Все эти практики самобичевания, то есть насильственного погружения себя в стигму и раскаивания за собственный грех, — базовая христианская штука. Были целые общины флагеллантов, которые вставляли в петли плеток шипы и избивали себя. Я повторила все, что делали они. У них были покаятельные песни, где они рассказывали, в чем грешны и почему. Это очень похоже на то, что вообще происходит здесь у нас. Для того чтобы получить милосердие, то есть жалость и копеечку, надо быть или суперсвятым, или абсолютно сумасшедшим. Нельзя иметь гордость, самомнение, нельзя говорить, что ты человек. Нужно быть очень жалким, радоваться копеечке и заниматься публичным самобичеванием. Это базовая практика российской действительности для всех: матерей-одиночек, геев, сумасшедших. В нашей стране нет понимания эмпатии, равенства, есть только вот такое милосердие. Это наша ортодоксальная христианская ментальность.
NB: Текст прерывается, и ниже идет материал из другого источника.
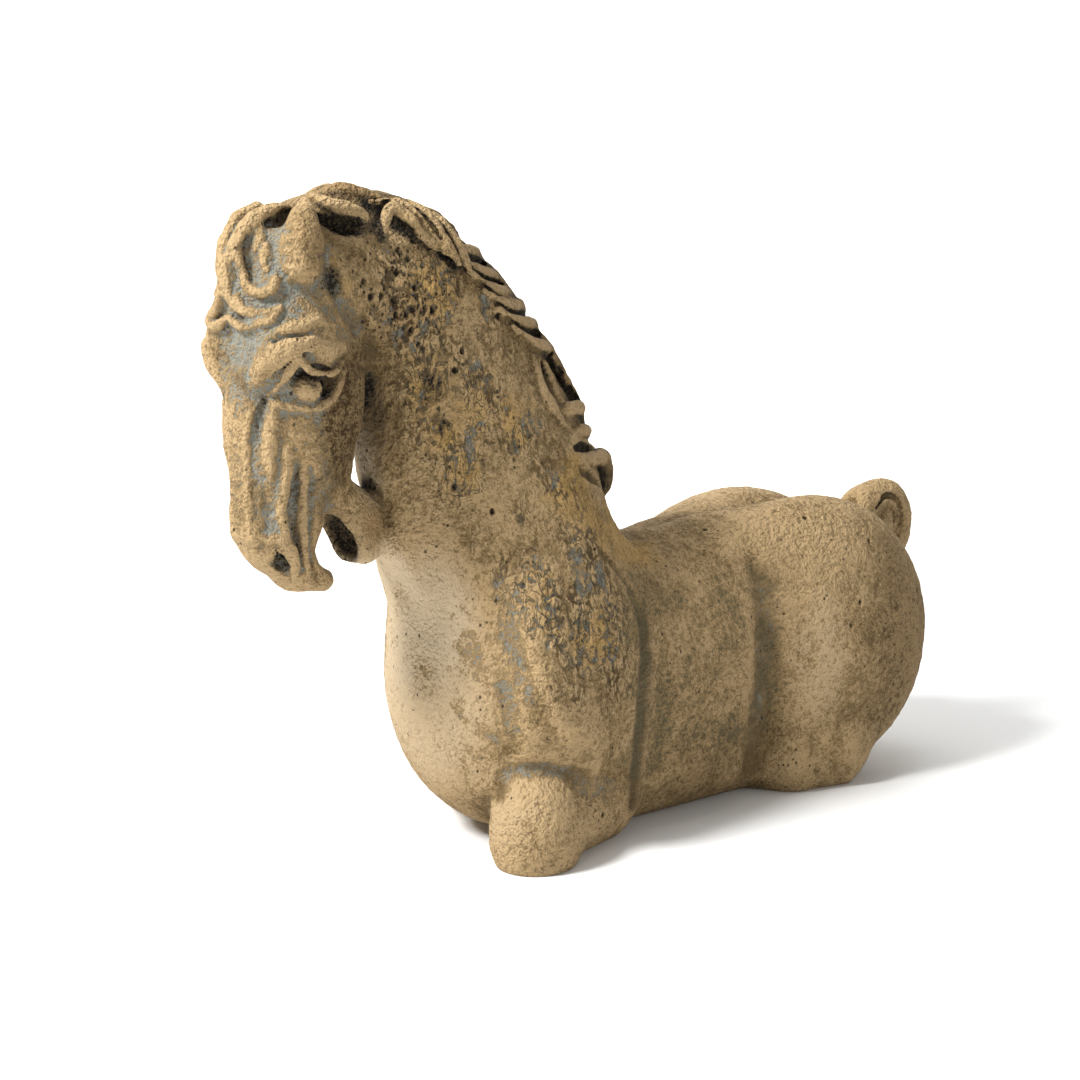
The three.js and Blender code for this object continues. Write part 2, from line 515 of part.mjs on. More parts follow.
// Thinning: edges are folded up in order of the least change that they make
function thinFacets({ positions, triangles }, target) {
  const vertexCount = positions.length / 3;
  const faceCount = triangles.length / 3;
  const p = Float64Array.from(positions);
  const t = Int32Array.from(triangles);
  const quadric = new Float64Array(vertexCount * 10);
  const facesOf = Array.from({ length: vertexCount }, () => []);
  const faceLive = new Uint8Array(faceCount).fill(1);
  const stamp = new Int32Array(vertexCount);
  const mark = new Int32Array(vertexCount);
  let pass = 0;

  // The cross product of two sides of a facet: its length is twice the facet's area
  const normal = new Float64Array(3);
  const measureFacet = (f) => {
    const a = 3 * t[3 * f];
    const b = 3 * t[3 * f + 1];
    const c = 3 * t[3 * f + 2];
    const ux = p[b] - p[a];
    const uy = p[b + 1] - p[a + 1];
    const uz = p[b + 2] - p[a + 2];
    const vx = p[c] - p[a];
    const vy = p[c + 1] - p[a + 1];
    const vz = p[c + 2] - p[a + 2];
    normal[0] = uy * vz - uz * vy;
    normal[1] = uz * vx - ux * vz;
    normal[2] = ux * vy - uy * vx;
    return lengthOf(normal[0], normal[1], normal[2]);
  };

  const plane = new Float64Array(4);
  for (let f = 0; f < faceCount; f += 1) {
    const size = measureFacet(f) || 1e-12;
    const a = 3 * t[3 * f];
    for (let i = 0; i < 3; i += 1) plane[i] = normal[i] / size;
    plane[3] = -(plane[0] * p[a] + plane[1] * p[a + 1] + plane[2] * p[a + 2]);
    for (let corner = 0; corner < 3; corner += 1) {
      const vertex = t[3 * f + corner];
      facesOf[vertex].push(f);
      let slot = vertex * 10;
      for (let i = 0; i < 4; i += 1) {
        for (let j = i; j < 4; j += 1) {
          quadric[slot] += plane[i] * plane[j] * size;
          slot += 1;
        }
      }
    }
  }

  // The best place for the vertex that two are folded into, and what the fold costs
  const q = new Float64Array(10);
  const spot = new Float64Array(3);
  const foldCost = (a, b) => {
    for (let i = 0; i < 10; i += 1) q[i] = quadric[a * 10 + i] + quadric[b * 10 + i];
    let x = (p[3 * a] + p[3 * b]) / 2;
    let y = (p[3 * a + 1] + p[3 * b + 1]) / 2;
    let z = (p[3 * a + 2] + p[3 * b + 2]) / 2;
    const span = lengthOf(p[3 * a] - p[3 * b], p[3 * a + 1] - p[3 * b + 1], p[3 * a + 2] - p[3 * b + 2]);
    const c0 = q[4] * q[7] - q[5] * q[5];
    const c1 = q[2] * q[5] - q[1] * q[7];
    const c2 = q[1] * q[5] - q[2] * q[4];
    const det = q[0] * c0 + q[1] * c1 + q[2] * c2;
    const scale = (q[0] + q[4] + q[7]) / 3;
    if (Math.abs(det) > 1e-4 * scale * scale * scale) {
      const c4 = q[0] * q[7] - q[2] * q[2];
      const c5 = q[1] * q[2] - q[0] * q[5];
      const c8 = q[0] * q[4] - q[1] * q[1];
      const ox = -(c0 * q[3] + c1 * q[6] + c2 * q[8]) / det;
      const oy = -(c1 * q[3] + c4 * q[6] + c5 * q[8]) / det;
      const oz = -(c2 * q[3] + c5 * q[6] + c8 * q[8]) / det;
      if (lengthOf(ox - x, oy - y, oz - z) < span) {
        x = ox;
        y = oy;
        z = oz;
      }
    }
    spot[0] = x;
    spot[1] = y;
    spot[2] = z;
    const error = q[0] * x * x + q[4] * y * y + q[7] * z * z + q[9]
      + 2 * (q[1] * x * y + q[2] * x * z + q[5] * y * z + q[3] * x + q[6] * y + q[8] * z);
    return Math.max(0, error) + 1e-5 * span * span;
  };

  // Folds wait in a heap, cheapest first; one whose ends have moved since is stale
  const room = faceCount * 8;
  const heap = new Int32Array(room);
  const cost = new Float64Array(room);
  const endA = new Int32Array(room);
  const endB = new Int32Array(room);
  const stampA = new Int32Array(room);
  const stampB = new Int32Array(room);
  let entries = 0;
  let heapSize = 0;
  const offer = (a, b) => {
    const entry = entries;
    entries += 1;
    cost[entry] = foldCost(a, b);
    endA[entry] = a;
    endB[entry] = b;
    stampA[entry] = stamp[a];
    stampB[entry] = stamp[b];
    let at = heapSize;
    heapSize += 1;
    while (at > 0) {
      const parent = (at - 1) >> 1;
      if (cost[heap[parent]] <= cost[entry]) break;
      heap[at] = heap[parent];
      at = parent;
    }
    heap[at] = entry;
  };
  const takeCheapest = () => {
    const top = heap[0];
    heapSize -= 1;
    const last = heap[heapSize];
    let at = 0;
    for (;;) {
      let child = 2 * at + 1;
      if (child >= heapSize) break;
      if (child + 1 < heapSize && cost[heap[child + 1]] < cost[heap[child]]) child += 1;
      if (cost[heap[child]] >= cost[last]) break;
      heap[at] = heap[child];
      at = child;
    }
    heap[at] = last;
    return top;
  };

  const hasCorner = (f, vertex) => t[3 * f] === vertex || t[3 * f + 1] === vertex || t[3 * f + 2] === vertex;

  // A fold is refused where it would pinch the skin or turn a facet over
  const staysClosed = (a, b) => {
    pass += 1;
    for (const f of facesOf[a]) for (let i = 0; i < 3; i += 1) mark[t[3 * f + i]] = pass;
    mark[a] = 0;
    mark[b] = 0;
    let shared = 0;
    for (const f of facesOf[b]) {
      for (let i = 0; i < 3; i += 1) {
        const vertex = t[3 * f + i];
        if (mark[vertex] === pass) {
          shared += 1;
          mark[vertex] = 0;
        }
      }
    }
    return shared === 2 && facesOf[a].length + facesOf[b].length > 7;
  };
  const staysOutward = (vertex, other, x, y, z) => {
    for (const f of facesOf[vertex]) {
      if (hasCorner(f, other)) continue;
      const before = measureFacet(f);
      const [bx, by, bz] = normal;
      const [px, py, pz] = p.subarray(3 * vertex, 3 * vertex + 3);
      p[3 * vertex] = x;
      p[3 * vertex + 1] = y;
      p[3 * vertex + 2] = z;
      const after = measureFacet(f);
      p[3 * vertex] = px;
      p[3 * vertex + 1] = py;
      p[3 * vertex + 2] = pz;
      const dot = bx * normal[0] + by * normal[1] + bz * normal[2];
      if (after < 1e-3 || dot < 0.35 * before * after) return false;
    }
    return true;
  };

  for (let f = 0; f < faceCount; f += 1) {
    for (let i = 0; i < 3; i += 1) {
      const a = t[3 * f + i];
      const b = t[3 * f + ((i + 1) % 3)];
      if (a < b) offer(a, b);
    }
  }
  let remaining = faceCount;
  while (remaining > target && heapSize > 0) {
    const entry = takeCheapest();
    const a = endA[entry];
    const b = endB[entry];
    if (stamp[a] !== stampA[entry] || stamp[b] !== stampB[entry]) continue;
    if (!staysClosed(a, b)) continue;
    foldCost(a, b);
    const [x, y, z] = spot;
    if (!staysOutward(a, b, x, y, z) || !staysOutward(b, a, x, y, z)) continue;
    p[3 * a] = x;
    p[3 * a + 1] = y;
    p[3 * a + 2] = z;
    for (let i = 0; i < 10; i += 1) quadric[a * 10 + i] += quadric[b * 10 + i];
    for (const f of facesOf[b]) {
      if (hasCorner(f, a)) {
        faceLive[f] = 0;
        remaining -= 1;
      } else {
        for (let i = 0; i < 3; i += 1) if (t[3 * f + i] === b) t[3 * f + i] = a;
        facesOf[a].push(f);
      }
    }
    facesOf[b] = [];
    stamp[b] = -1;
    stamp[a] += 1;
    facesOf[a] = facesOf[a].filter((f) => faceLive[f]);
    pass += 1;
    mark[a] = pass;
    for (const f of facesOf[a]) {
      for (let i = 0; i < 3; i += 1) {
        const vertex = t[3 * f + i];
        if (mark[vertex] === pass) continue;
        mark[vertex] = pass;
        facesOf[vertex] = facesOf[vertex].filter((face) => faceLive[face]);
        offer(a, vertex);
      }
    }
  }

  const renumber = new Map();
  const keptPositions = [];
  const keptTriangles = [];
  for (let f = 0; f < faceCount; f += 1) {
    if (!faceLive[f]) continue;
    for (let i = 0; i < 3; i += 1) {
      const v = t[3 * f + i];
      if (!renumber.has(v)) {
        renumber.set(v, keptPositions.length / 3);
        keptPositions.push(p[3 * v], p[3 * v + 1], p[3 * v + 2]);
      }
      keptTriangles.push(renumber.get(v));
    }
  }
  return { positions: keptPositions, triangles: keptTriangles };
}

// The feet are cut off flat on the ground plane, in millimetres
const wasm = await Module();
wasm.setup();

function solidFromMesh(positions, triangles) {
  const vertProperties = Float32Array.from(positions);
  const triVerts = Uint32Array.from(triangles);
  return new wasm.Manifold(new wasm.Mesh({ numProp: 3, vertProperties, triVerts }));
}

function groundSolid() {
  const depth = height / 5;
  const box = new THREE.BoxGeometry(2 * width, 2 * length, depth);
  box.translate(0, 0, -depth / 2);
  box.deleteAttribute('normal');
  box.deleteAttribute('uv');
  const merged = mergeVertices(box);
  return solidFromMesh(merged.attributes.position.array, merged.index.array);
}

function geometryFromSolid(solid) {
  const mesh = solid.getMesh();
  const geometry = new THREE.BufferGeometry();
  geometry.setAttribute('position', new THREE.BufferAttribute(mesh.vertProperties, 3));
  geometry.setIndex(new THREE.BufferAttribute(mesh.triVerts, 1));
  geometry.computeVertexNormals();
  return geometry;
}

const skin = thinFacets(facetField(sampleField()), facetBudget);
const scale = [width / widthShare, length / lengthShare, height / 100];
const placed = skin.positions.map((value, i) => (value - (i % 3 === 1 ? middleY : 0)) * scale[i % 3]);
const body = solidFromMesh(placed, skin.triangles);
const horseGeometry = geometryFromSolid(body.subtract(groundSolid()));

const firedClay = new THREE.MeshStandardMaterial({ color: 0xa98a60, roughness: 0.9, metalness: 0 });
const horse = new THREE.Mesh(horseGeometry, firedClay);
horse.name = 'horse';

const group = new THREE.Group();
group.add(horse);

export default group;
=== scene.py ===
# A Chinese tomb horse of aged clay, lying with its legs folded under it.
# The imported solid gives the frame. This script models the same figure again, stroke by
# stroke, in a finer field with hair, lids, wrinkles and pits, and paints it as old clay,
# with some light and shade painted into its colour.
import math
import bpy
import numpy as np
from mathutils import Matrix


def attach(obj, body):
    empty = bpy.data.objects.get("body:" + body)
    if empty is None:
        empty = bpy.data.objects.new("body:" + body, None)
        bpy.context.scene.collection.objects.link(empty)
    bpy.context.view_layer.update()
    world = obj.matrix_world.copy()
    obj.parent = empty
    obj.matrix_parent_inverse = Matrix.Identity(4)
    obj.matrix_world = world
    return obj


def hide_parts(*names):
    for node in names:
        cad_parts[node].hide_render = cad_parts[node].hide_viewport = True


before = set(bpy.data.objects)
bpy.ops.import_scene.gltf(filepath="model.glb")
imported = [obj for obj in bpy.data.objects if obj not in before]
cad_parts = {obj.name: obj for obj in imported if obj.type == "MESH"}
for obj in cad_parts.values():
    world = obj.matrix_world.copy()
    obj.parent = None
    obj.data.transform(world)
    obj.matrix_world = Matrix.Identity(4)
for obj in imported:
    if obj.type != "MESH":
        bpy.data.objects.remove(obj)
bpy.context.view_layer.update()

# The figure is laid out in shares of its height, as the solid is. These are its real
# sizes in metres, and its length and width in shares.
HEIGHT = 0.320
LENGTH = 0.474
WIDTH = 0.147
LENGTH_SHARE = 148.1
WIDTH_SHARE = 45.95
MIDDLE = np.array([0.0, -1.95, 0.0])
SCALE = np.array([WIDTH / WIDTH_SHARE, LENGTH / LENGTH_SHARE, HEIGHT / 100])

# Fineness of the skin: grid spacing in shares, cells along a block, and triangles kept
STEP = 0.3
BLOCK = 8
TRIANGLES = 195000

HEAD_TURN = math.radians(10)
HEAD_PIVOT = np.array([0.0, -55.0, 0.0])
SIDES = (1, -1)


# Curves

def smooth_points(points, count):
    """Points along a centripetal Catmull-Rom curve, evenly spaced in its parameter."""
    points = np.asarray(points, float)
    last = len(points) - 1
    padded = np.vstack([2 * points[0] - points[1], points, 2 * points[-1] - points[-2]])
    result = []
    for t in np.linspace(0, last, count + 1):
        span = min(int(t), last - 1)
        w = t - span
        p0, p1, p2, p3 = padded[span:span + 4]
        d0, d1, d2 = (max(np.linalg.norm(b - a), 1e-4) ** 0.5 for a, b in ((p0, p1), (p1, p2), (p2, p3)))
        lead = ((p1 - p0) / d0 - (p2 - p0) / (d0 + d1) + (p2 - p1) / d1) * d1
        trail = ((p2 - p1) / d1 - (p3 - p1) / (d1 + d2) + (p3 - p2) / d2) * d1
        c2 = -3 * p1 + 3 * p2 - 2 * lead - trail
        c3 = 2 * p1 - 2 * p2 + lead + trail
        result.append(p1 + w * lead + w * w * c2 + w ** 3 * c3)
    return np.array(result)


def even_curve(points, count=200):
    """The curve as a function of the share of its length, with its direction."""
    knots = smooth_points(points, count)
    steps = np.linalg.norm(np.diff(knots, axis=0), axis=1)
    share = np.concatenate([[0], np.cumsum(steps)]) / steps.sum()

    def at(u):
        u = min(max(u, 0.0), 1.0)
        place = np.array([np.interp(u, share, knots[:, axis]) for axis in range(3)])
        ahead = np.array([np.interp(min(u + 0.01, 1), share, knots[:, axis]) for axis in range(3)])
        behind = np.array([np.interp(max(u - 0.01, 0), share, knots[:, axis]) for axis in range(3)])
        run = ahead - behind
        return place, run / np.linalg.norm(run)

    return at


def on(side, points):
    """Points given for the near side, on the side asked for."""
    return [[side * x, y, z] for x, y, z in points]


# Strokes: each has a box that holds it and a distance function over many points

def lump(centre, radii, tilt=0.0):
    centre = np.array(centre, np.float32)
    rx, ry, rz = radii
    c, s = math.cos(math.radians(tilt)), math.sin(math.radians(tilt))

    def distance(p):
        d = p - centre
        x, y, z = d[:, 0], d[:, 1] * c + d[:, 2] * s, d[:, 2] * c - d[:, 1] * s
        near = np.sqrt((x / rx) ** 2 + (y / ry) ** 2 + (z / rz) ** 2)
        slope = np.sqrt((x / rx ** 2) ** 2 + (y / ry ** 2) ** 2 + (z / rz ** 2) ** 2)
        middle = slope < 1e-6
        return np.where(middle, -min(radii), near * (near - 1) / np.where(middle, 1, slope))

    reach = np.array([rx, max(ry, rz), max(ry, rz)] if tilt else radii)
    return centre - reach, centre + reach, distance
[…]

Мне было больнее, чем я ожидала. И прервалось все быстрее, чем я думала, — я даже не достигла катарсиса. Очень скоро у меня отобрали плетку. Тогда я вышла и сказала: «Или отдайте мне плетку и я продолжу, или уходите». Тогда все встали и ушли. Я знаю, что такой перформанс — это не очень хорошо по отношению к зрителю, но для меня можно нарушать искусством чужой комфорт. Девочка, которая отобрала у меня плетку, потом сказала: «Мне очень жаль. Я прервала твою работу, потому что не могла на это смотреть. Сначала я подумала, что мне очень жалко тебя, а потом я поняла, что просто буду винить себя». Зал не сделал ничего нового.
«Сейчас важно фокусироваться на перформативных психоактивистских и социально полезных практиках»
В проекте «Я горю» участвовало много разных людей, и некоторые из них имеют расстройства. Сейчас мы хотим в рамках собравшегося коллектива продолжать заниматься психоактивизмом. Познакомившись с Катрин и узнав больше о ее проектах (здесь и здесь мы писали об акции Ненашевой «Между здесь и там», а по этой ссылке можно почитать о ее тюремном проекте. — Прим. ред.), я поняла, что сейчас важно фокусироваться на неких перформативных психоактивистских и социально полезных практиках, которые прежде всего направлены на информирование, развенчание стереотипов и выведение из поля невидимости всей этой истории. Это двойная, тройная, десятерная стигма, которая, в общем, по-прежнему работает в том виде, в котором она здесь прижилась.
Мы планируем собрать лекторий и делать еще какие-то вещи, связанные с базовым психопросвещением. Мне не нравится подход, при котором существует патронаж. Лекции и разговоры должны быть не для родителей пациентов, а для всех. Уже не секрет, что малая психиатрия — пандемическая история. Люди должны это все как-то понимать и ассоциировать. Мне кажется, коллективные действия здесь очень важны, как и создание сообщества абсолютно дискриминируемого меньшинства, которое может говорить за себя и артикулировать проблемы. В нем могут быть и люди, у которых нет никаких расстройств, и множество людей, у которых есть диагнозы и которые занимаются самоадвокацией. Также я не вижу смысла ограничивать это сообщество высокофункциональными людьми — если у человека не сохранный интеллект, это не значит, что у него нет никаких целей. Если им прикольно участвовать в коллективной работе, это будет здорово.
Что касается моих личных планов, то я хочу сделать работу про некрократию — вечного президента. Собираюсь реализовать ее самостоятельно, но в рамках чего-нибудь. То, что происходит здесь и сейчас, когда мы точно знаем, что будет на выборах, и когда фигура вечного президента у нас начинает оформляться в какие-то теократические категории, как в Северной Корее, это страшно, выгорательно и стремно. Мы и так все жертвы чьего-либо патронирующего взгляда. Поэтому это важно и для сообщества с расстройствами, и для всех вообще — все погружены в эту среду.